The APY is, therefore, higher than the quoted interest rate.

The Downside of Time Deposits

As with most financial products, there are advantages and disadvantages to time deposit accounts. Above all, they are a safe place to put your money and they're a breeze to obtain.

Like regular bank deposits, time deposits are insured against any losses.

On the other hand, the rate of return is usually lower than that for other investments. The investor could deposit the same amount of money in a bond mutual fund or Treasury bills and earn a higher yield.

There is another risk, especially if the investor chooses a long term for the time deposit. Interest rates may go up over time, while the investor's money is locked into the rate that prevailed when the account was open.

Higher interest rates go hand in hand with higher inflation. So, that investor's money is shrinking while it sits there, in terms of real spending power.

  • Time deposits offer investors a fixed interest rate until maturity.

  • Time deposits are risk-free investments backed by the FDIC or NCUA.

  • Time deposits have various maturity dates and minimum deposit amounts.

  • Time deposits pay a higher interest rate than regular savings accounts.

  • Time deposit returns are lower than that of other conservative investments.

  • Investors may miss a better opportunity if interest rates rise.

  • Depositors can't withdraw their money without a penalty.

  • Fixed interest rates don't generally keep pace with inflation.
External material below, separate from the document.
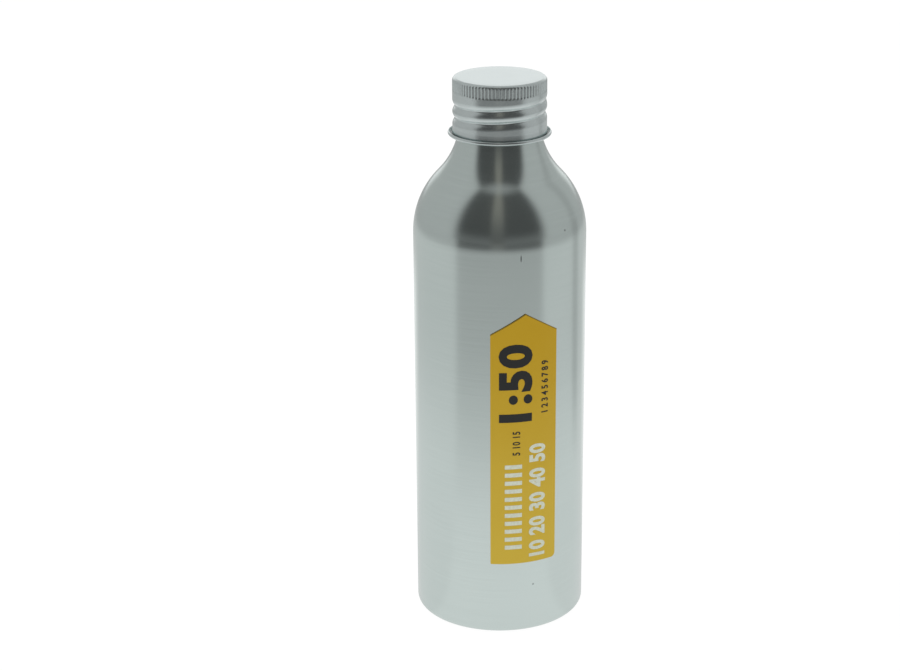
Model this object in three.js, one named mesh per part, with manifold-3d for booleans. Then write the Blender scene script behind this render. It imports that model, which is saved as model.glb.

Real-World Examples of Time Deposits

A look at some examples of time deposit returns as of Feb. 9, 2020, offers some insight into the variations among CDs on offer at financial institutions.

  • American Express advertised CDs with an APY of 0.55% for one year, 2.05% for three years, or 2.15% for five years. There was no minimum deposit.
  • Comenity Direct rates were 2.10% APY for one year, 2.20% for three years, and 2.20% for five years. There was a minimum $1,500 deposit.
  • Synchrony Bank rates were 2.00% APY for one year, 2.10% for three years, and 2.15% for five years. There was a minimum deposit of $2,000.